### Instruction
Below are several entries. Transcribe exactly those lines that fall from the one with "Continue the three.js" through the one with "for node in", end lines included.

### Extracted information
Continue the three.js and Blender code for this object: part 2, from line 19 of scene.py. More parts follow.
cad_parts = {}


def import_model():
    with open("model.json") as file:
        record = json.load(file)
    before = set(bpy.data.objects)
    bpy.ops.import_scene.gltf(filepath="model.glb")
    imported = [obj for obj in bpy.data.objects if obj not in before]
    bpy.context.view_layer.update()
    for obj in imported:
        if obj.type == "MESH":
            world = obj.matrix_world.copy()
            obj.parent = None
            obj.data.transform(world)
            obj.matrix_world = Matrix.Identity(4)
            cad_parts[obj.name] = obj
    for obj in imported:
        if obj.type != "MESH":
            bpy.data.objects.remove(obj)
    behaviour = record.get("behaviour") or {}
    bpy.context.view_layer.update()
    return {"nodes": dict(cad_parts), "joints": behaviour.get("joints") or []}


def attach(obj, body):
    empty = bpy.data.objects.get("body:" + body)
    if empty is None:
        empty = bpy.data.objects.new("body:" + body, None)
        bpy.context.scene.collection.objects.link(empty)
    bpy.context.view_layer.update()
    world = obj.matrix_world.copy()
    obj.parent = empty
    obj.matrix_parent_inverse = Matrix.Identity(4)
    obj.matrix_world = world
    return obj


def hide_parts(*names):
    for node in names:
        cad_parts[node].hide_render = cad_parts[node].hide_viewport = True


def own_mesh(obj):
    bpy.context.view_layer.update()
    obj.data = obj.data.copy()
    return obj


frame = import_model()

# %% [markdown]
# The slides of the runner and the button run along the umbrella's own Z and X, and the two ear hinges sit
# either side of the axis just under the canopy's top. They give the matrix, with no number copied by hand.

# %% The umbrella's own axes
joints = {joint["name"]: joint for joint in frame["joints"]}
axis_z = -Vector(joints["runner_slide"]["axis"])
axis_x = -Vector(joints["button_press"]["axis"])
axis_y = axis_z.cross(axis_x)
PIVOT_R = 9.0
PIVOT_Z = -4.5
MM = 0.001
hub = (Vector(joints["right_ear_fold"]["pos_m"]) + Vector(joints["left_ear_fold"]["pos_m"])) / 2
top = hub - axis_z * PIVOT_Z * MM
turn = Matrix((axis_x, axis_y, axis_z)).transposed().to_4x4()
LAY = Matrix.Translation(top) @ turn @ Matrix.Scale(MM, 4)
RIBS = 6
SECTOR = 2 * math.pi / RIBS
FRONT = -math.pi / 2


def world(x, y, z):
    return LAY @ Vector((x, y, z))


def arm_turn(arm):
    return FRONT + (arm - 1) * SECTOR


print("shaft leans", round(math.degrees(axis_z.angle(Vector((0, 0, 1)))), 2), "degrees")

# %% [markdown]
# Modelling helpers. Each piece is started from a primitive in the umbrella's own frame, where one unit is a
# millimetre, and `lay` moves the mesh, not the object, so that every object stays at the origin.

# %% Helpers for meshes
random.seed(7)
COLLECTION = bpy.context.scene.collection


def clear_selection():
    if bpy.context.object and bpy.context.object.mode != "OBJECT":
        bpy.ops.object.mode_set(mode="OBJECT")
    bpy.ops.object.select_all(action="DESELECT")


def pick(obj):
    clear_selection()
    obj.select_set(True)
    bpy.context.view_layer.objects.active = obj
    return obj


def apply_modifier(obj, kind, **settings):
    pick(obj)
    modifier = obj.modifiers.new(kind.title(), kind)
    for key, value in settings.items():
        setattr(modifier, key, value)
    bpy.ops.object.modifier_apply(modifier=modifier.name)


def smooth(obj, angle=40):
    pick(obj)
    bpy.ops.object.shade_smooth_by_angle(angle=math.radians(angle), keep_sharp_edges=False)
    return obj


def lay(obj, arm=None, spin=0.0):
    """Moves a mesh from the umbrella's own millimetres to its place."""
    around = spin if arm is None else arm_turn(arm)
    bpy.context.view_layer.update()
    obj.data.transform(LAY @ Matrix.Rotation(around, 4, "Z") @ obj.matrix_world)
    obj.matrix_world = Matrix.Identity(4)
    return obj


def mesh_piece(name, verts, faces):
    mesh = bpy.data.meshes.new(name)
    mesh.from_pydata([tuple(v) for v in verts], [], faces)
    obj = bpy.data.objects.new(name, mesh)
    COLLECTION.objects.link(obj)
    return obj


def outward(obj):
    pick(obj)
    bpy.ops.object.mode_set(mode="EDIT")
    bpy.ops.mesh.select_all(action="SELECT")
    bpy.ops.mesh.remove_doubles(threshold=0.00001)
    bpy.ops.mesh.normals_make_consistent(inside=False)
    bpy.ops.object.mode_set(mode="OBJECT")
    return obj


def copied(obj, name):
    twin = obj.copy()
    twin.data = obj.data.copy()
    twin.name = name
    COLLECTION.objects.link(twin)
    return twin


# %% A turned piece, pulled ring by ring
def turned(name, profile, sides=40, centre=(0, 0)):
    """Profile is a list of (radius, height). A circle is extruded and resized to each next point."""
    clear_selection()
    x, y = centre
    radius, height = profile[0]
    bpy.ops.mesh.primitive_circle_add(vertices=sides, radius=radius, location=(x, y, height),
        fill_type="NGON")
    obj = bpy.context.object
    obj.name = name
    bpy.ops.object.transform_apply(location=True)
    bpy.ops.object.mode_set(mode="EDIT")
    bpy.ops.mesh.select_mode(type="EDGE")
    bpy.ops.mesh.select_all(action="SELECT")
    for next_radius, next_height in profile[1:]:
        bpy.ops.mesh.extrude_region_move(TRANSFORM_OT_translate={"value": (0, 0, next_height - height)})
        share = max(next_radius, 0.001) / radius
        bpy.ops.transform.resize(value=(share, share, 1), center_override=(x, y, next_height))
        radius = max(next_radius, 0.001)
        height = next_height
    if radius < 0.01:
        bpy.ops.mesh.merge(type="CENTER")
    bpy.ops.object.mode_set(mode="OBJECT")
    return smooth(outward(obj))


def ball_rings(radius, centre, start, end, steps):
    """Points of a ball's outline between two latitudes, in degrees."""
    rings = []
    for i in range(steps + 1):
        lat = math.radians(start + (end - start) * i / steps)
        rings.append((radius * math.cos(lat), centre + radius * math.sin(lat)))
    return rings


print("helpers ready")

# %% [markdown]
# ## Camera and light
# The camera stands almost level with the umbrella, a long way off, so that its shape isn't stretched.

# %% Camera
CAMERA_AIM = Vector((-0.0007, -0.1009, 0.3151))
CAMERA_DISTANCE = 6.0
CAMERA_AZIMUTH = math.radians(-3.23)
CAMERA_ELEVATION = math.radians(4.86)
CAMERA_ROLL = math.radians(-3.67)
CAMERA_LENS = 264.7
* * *
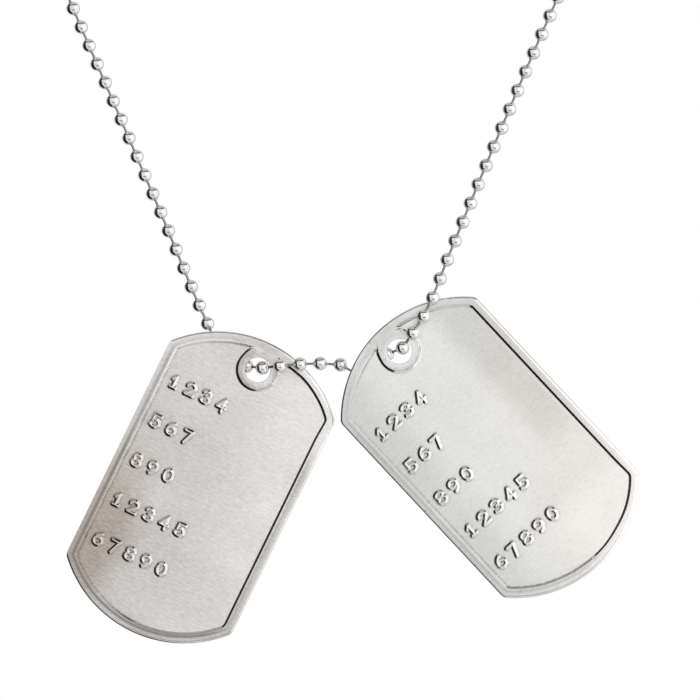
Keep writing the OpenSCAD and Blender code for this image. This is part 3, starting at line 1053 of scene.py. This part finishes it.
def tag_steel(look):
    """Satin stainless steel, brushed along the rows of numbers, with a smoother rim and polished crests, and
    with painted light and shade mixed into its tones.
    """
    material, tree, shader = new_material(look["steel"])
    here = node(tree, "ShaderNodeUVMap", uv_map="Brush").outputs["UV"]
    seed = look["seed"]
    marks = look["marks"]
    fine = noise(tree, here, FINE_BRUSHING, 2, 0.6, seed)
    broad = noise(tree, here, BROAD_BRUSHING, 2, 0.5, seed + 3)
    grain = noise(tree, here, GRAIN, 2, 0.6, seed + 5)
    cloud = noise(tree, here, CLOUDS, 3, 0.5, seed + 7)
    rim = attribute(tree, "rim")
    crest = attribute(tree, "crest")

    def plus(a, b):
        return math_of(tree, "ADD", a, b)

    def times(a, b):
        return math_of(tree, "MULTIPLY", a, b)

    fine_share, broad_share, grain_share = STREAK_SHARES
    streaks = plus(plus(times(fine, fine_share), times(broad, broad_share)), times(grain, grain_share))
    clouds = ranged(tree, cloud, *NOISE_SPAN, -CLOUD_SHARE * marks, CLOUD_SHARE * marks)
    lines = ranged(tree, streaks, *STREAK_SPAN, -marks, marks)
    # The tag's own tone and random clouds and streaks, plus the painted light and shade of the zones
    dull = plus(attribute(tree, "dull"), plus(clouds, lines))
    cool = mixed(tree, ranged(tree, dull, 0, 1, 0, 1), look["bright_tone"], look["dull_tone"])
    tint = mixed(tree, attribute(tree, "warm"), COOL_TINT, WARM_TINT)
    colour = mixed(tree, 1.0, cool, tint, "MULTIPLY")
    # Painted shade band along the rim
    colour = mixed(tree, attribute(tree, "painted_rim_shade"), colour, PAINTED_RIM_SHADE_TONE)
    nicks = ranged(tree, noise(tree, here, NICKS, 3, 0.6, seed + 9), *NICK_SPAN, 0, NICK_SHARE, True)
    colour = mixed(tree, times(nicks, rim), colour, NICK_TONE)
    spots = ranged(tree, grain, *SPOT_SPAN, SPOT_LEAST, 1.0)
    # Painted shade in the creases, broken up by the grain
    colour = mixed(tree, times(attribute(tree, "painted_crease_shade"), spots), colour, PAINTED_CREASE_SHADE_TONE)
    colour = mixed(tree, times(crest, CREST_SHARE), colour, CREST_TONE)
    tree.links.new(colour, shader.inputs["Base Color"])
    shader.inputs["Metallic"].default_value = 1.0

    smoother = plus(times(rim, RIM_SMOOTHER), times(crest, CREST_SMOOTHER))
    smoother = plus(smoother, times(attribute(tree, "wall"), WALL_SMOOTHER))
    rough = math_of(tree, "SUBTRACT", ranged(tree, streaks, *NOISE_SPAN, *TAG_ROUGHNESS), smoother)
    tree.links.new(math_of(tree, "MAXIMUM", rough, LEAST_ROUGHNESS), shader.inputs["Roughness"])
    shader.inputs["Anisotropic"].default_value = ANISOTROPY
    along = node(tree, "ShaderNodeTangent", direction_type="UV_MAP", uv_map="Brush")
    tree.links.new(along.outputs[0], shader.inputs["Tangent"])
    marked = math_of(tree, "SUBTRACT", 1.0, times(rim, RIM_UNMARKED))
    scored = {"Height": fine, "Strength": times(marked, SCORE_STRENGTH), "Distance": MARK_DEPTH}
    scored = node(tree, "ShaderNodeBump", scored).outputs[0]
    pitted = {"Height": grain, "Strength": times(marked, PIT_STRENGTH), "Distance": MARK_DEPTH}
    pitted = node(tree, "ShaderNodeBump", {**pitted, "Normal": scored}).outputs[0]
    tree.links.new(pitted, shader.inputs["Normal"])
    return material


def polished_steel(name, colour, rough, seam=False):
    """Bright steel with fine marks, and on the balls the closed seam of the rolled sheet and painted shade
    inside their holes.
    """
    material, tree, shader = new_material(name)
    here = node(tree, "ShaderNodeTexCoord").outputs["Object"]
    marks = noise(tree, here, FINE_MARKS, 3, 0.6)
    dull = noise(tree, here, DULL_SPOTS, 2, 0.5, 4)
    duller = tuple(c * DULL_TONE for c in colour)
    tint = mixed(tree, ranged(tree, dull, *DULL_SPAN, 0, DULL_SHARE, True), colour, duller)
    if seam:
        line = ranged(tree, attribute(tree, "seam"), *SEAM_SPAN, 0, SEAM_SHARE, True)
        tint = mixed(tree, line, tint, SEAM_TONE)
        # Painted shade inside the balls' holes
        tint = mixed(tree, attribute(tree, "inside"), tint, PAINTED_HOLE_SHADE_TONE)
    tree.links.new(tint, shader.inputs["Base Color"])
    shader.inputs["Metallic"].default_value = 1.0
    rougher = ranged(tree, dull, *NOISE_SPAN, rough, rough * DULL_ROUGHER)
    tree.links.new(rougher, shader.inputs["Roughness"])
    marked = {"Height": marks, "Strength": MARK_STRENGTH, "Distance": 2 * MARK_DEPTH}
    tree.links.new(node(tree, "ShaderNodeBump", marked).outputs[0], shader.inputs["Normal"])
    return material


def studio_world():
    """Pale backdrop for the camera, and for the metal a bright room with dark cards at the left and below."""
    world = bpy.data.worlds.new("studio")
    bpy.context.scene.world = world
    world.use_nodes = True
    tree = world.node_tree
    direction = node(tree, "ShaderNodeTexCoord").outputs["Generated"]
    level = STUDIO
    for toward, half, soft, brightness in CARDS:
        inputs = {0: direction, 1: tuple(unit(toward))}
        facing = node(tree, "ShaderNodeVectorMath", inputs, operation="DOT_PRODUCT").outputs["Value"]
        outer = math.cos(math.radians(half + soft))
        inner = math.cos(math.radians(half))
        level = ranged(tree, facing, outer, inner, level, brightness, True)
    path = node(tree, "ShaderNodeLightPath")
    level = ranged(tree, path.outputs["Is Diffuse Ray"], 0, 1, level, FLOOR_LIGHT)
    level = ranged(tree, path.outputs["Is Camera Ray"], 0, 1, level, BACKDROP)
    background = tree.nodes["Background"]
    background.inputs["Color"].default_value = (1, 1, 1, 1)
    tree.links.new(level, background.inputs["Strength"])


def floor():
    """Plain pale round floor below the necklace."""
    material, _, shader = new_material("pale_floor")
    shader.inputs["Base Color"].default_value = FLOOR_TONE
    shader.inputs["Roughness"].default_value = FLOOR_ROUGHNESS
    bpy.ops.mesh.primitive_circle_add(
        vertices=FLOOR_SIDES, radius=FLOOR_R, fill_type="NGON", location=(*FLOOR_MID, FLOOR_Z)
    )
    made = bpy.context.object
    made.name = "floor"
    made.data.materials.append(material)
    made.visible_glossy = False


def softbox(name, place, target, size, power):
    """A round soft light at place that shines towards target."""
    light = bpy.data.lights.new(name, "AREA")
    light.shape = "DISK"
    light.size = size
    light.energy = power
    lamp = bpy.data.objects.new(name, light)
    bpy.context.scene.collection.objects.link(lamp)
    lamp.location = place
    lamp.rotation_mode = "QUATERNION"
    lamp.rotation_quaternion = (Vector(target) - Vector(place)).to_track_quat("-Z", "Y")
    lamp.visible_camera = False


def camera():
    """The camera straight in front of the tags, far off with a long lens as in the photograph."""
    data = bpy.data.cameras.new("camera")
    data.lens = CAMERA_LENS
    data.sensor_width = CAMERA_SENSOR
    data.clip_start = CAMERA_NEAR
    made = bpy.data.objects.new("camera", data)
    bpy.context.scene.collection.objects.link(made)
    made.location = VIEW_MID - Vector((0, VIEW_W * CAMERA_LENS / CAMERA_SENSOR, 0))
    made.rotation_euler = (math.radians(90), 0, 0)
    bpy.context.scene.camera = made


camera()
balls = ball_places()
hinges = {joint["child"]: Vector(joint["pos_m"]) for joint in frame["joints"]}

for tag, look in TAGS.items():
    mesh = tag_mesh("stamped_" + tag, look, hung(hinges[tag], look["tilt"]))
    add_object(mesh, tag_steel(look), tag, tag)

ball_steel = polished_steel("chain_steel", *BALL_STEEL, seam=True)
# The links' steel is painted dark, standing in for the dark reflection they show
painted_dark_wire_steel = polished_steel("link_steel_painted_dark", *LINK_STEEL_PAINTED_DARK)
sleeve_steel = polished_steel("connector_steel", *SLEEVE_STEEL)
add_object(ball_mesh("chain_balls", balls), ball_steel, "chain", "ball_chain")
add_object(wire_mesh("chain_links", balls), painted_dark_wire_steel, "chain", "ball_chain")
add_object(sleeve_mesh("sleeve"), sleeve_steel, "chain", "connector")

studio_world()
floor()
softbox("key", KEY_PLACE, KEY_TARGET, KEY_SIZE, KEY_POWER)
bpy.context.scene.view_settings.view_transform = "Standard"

### Answer in full
Continue the three.js and Blender code for this object: part 2, from line 19 of scene.py. More parts follow.
cad_parts = {}


def import_model():
    with open("model.json") as file:
        record = json.load(file)
    before = set(bpy.data.objects)
    bpy.ops.import_scene.gltf(filepath="model.glb")
    imported = [obj for obj in bpy.data.objects if obj not in before]
    bpy.context.view_layer.update()
    for obj in imported:
        if obj.type == "MESH":
            world = obj.matrix_world.copy()
            obj.parent = None
            obj.data.transform(world)
            obj.matrix_world = Matrix.Identity(4)
            cad_parts[obj.name] = obj
    for obj in imported:
        if obj.type != "MESH":
            bpy.data.objects.remove(obj)
    behaviour = record.get("behaviour") or {}
    bpy.context.view_layer.update()
    return {"nodes": dict(cad_parts), "joints": behaviour.get("joints") or []}


def attach(obj, body):
    empty = bpy.data.objects.get("body:" + body)
    if empty is None:
        empty = bpy.data.objects.new("body:" + body, None)
        bpy.context.scene.collection.objects.link(empty)
    bpy.context.view_layer.update()
    world = obj.matrix_world.copy()
    obj.parent = empty
    obj.matrix_parent_inverse = Matrix.Identity(4)
    obj.matrix_world = world
    return obj


def hide_parts(*names):
    for node in names:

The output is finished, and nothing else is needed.